There's no easy way to say this, but I think I have fallen out of love with my wife.
Nothing of significance has happened. I haven't fallen in love with anyone else, although I have been tempted to be unfaithful. Our children, whom I adore, are now almost adults and are at home less and less. It's their absence from the house that has made me realise how little we share as a couple anymore.
We don't seem to have anything in common and on the few occasions we have been out together on our own, conversation has dried up. To distract myself from this situation I have taken on more work projects and different physical activities. I thought maybe I was burnt out until we went on holidays together and discovered that it didn't improve things.
I don't know what happened. I have tentatively tried to approach the situation with my wife but she doesn't seem to understand or want to talk about this. Even if I talk about it I don't know what it is I want to say or do. I think she has changed or maybe I have. Perhaps it's better to say nothing. The thought of starting out all over again paralyses me but I don't want to live the rest of my life like this either. I am in my 50s.
Putting it out there, even in the form of an email, means you have already set events into motion. Many take years to acknowledge that a love has died, some would never dare to say so. To see the words in print must be shattering for you. It is surely one of the most heartbreaking things a spouse can hear. For that reason, I would ask you not to say them but to seek a way that the two of you can begin a conversation about the point you have reached in your lives.
So many will read your email and think -- this could be my life. Funny how we are surrounded by confessional tales in the media but behind closed doors couples are as reticent as ever to admit looming troubles.
Roddy Doyle's new collection of short stories, 'Bull Fighting', deals with various crises facing modern Irish males but one of the resounding features is the bewilderment and boredom faced by so many of his characters. I wondered if the stories were written from the female perspective, would the confusion have been the same. Roddy reckons it would.
We live our lives worrying about the next pay cheque or future job and neglect our relationships. It's so much easier to take them for granted. If we don't ask the right questions, we don't have to deal with the consequences of an answer we don't want to hear.
You've probably had plenty of opportunities over the years to heed the alarm bells but decided to ignore them. If, as you put it, you don't want to live the rest of your life like this, it is time to take action.
To suggest you have nothing in common is wide off the mark. You have decades of life experience together that only the two of you share. You have children, whom despite their ages will always be that little bit dependent on both of you. Even if you walk away now, the common thread that links your lives will always draw you back in contact with each other.

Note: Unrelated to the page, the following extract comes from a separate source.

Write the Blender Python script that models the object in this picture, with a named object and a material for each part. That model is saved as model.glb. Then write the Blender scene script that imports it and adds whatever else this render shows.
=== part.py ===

What you have lost is the ability to communicate. Your email resounds with confusion. You think she has changed, perhaps you has changed. Perhaps neither of you have changed but the time you once gave to each other has been replaced by other things.
I'm not surprised your wife is reluctant to broach the subject. I suspect she understands all too well. Once the words are out there, there is no going back. You noticed the change when you went on holidays together. Maybe she noticed the change long before this but was afraid to acknowledge it.
Often when a partner or friend wants to tackle a serious issue, we think the very worst and do our best to avoid it.
The concept of starting all over again is terrifying for anyone, not least your wife. If she suspects that's on the cards, she may well postpone the conversation for as long as possible.
So far your method of dealing with relationship troubles has been to scarper off into work and hobbies. To what extent have you attempted to work on your marriage? In a short-term relationship, the option is always there to leave when love fades but long-term partnerships require investment.
It's odd to think that it needs work but anyone in a life-long partnership will tell you so. You could go but don't you deserve to give this the best shot you can?
Marriage counselling certainly works for some people, although not all. If your wife is reluctant to get into a conversation about this, then you may have to simply state your case. Do have a look and see what sort of counselling is available in your area.
Walking out now is terrifying but if there's no comeback for this relationship it may eventually be the right thing for both of you. It won't be easy. Your children for one will likely be devastated by the news and getting accustomed to a life of making appointments to see your own family will be painful.
The fact, however, that so many today are living fulfilling lives into their eighth and ninth decade is a reminder of the waste it would be to spend so many years in an emotional limbo.
There could be a whole new future out there for you and a world of possibilities to be explored. But first off you need to figure out if what you have is worth saving. The worst you can do is walk away and then spend the rest of your days wishing your old life back.
Tread very carefully and remember that anything you say and any decision you make can have life-changing consequences for those closest to you.